╔══

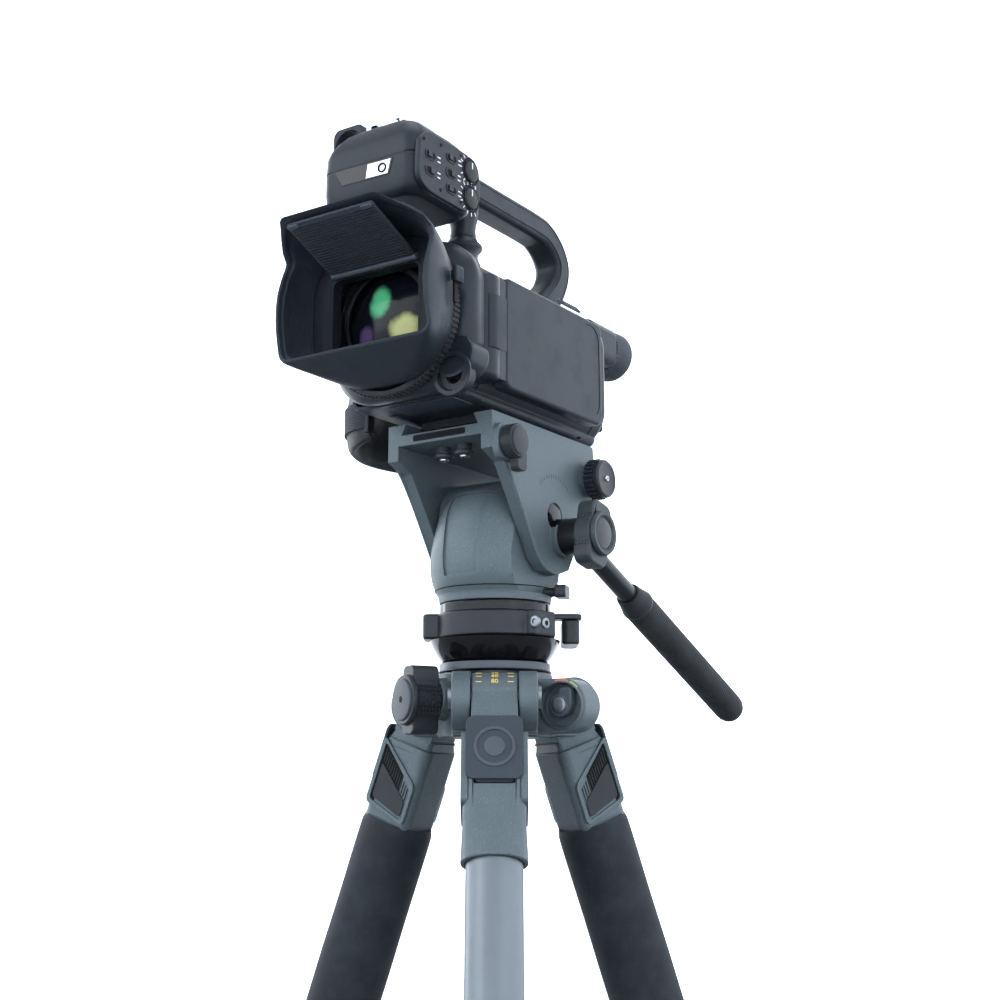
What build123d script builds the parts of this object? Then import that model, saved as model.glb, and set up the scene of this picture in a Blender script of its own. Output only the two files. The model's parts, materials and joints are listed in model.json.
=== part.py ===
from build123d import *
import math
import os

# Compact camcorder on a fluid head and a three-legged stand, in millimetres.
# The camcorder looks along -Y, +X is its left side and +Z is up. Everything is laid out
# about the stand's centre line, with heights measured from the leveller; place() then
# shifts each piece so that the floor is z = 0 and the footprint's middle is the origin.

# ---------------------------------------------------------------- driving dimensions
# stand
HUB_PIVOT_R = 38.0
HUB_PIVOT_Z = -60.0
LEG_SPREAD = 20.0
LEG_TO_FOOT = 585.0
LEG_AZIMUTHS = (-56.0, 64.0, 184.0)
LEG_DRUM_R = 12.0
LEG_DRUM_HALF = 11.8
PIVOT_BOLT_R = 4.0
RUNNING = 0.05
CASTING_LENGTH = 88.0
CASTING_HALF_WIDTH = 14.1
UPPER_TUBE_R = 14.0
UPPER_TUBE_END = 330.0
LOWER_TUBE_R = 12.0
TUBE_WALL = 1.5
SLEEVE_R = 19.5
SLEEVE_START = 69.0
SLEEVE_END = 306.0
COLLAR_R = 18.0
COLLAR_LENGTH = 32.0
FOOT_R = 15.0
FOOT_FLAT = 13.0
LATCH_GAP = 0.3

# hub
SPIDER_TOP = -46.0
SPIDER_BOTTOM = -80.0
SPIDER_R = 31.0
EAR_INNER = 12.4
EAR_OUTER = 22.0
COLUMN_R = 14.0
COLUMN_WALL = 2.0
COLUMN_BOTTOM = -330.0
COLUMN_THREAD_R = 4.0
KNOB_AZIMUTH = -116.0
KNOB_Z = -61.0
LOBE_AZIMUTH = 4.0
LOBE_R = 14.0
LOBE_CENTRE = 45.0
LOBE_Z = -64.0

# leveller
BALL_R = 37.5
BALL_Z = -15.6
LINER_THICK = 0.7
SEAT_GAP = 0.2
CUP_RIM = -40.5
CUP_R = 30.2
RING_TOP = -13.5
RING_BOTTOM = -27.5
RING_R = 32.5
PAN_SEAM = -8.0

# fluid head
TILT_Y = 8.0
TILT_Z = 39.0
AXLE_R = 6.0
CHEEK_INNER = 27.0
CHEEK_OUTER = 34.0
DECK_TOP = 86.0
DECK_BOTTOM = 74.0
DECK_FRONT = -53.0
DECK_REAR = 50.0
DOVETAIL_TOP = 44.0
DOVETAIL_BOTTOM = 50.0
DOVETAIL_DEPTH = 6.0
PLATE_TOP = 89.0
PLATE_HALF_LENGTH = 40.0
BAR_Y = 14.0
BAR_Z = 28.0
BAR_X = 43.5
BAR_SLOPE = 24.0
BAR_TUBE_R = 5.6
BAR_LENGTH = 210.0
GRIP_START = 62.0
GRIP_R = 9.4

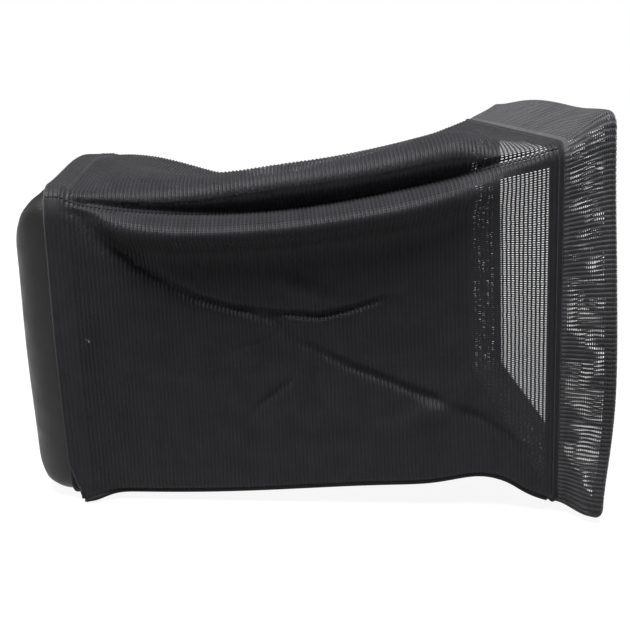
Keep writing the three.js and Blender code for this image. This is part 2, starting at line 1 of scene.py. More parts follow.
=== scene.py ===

╚══

• [TASK]: Using the material above, extract the line that contains "Keep writing the" and every line after it, exactly as given; stop at the last line.

• [WORKED ANSWER]:
Keep writing the three.js and Blender code for this image. This is part 2, starting at line 1 of scene.py. More parts follow.
=== scene.py ===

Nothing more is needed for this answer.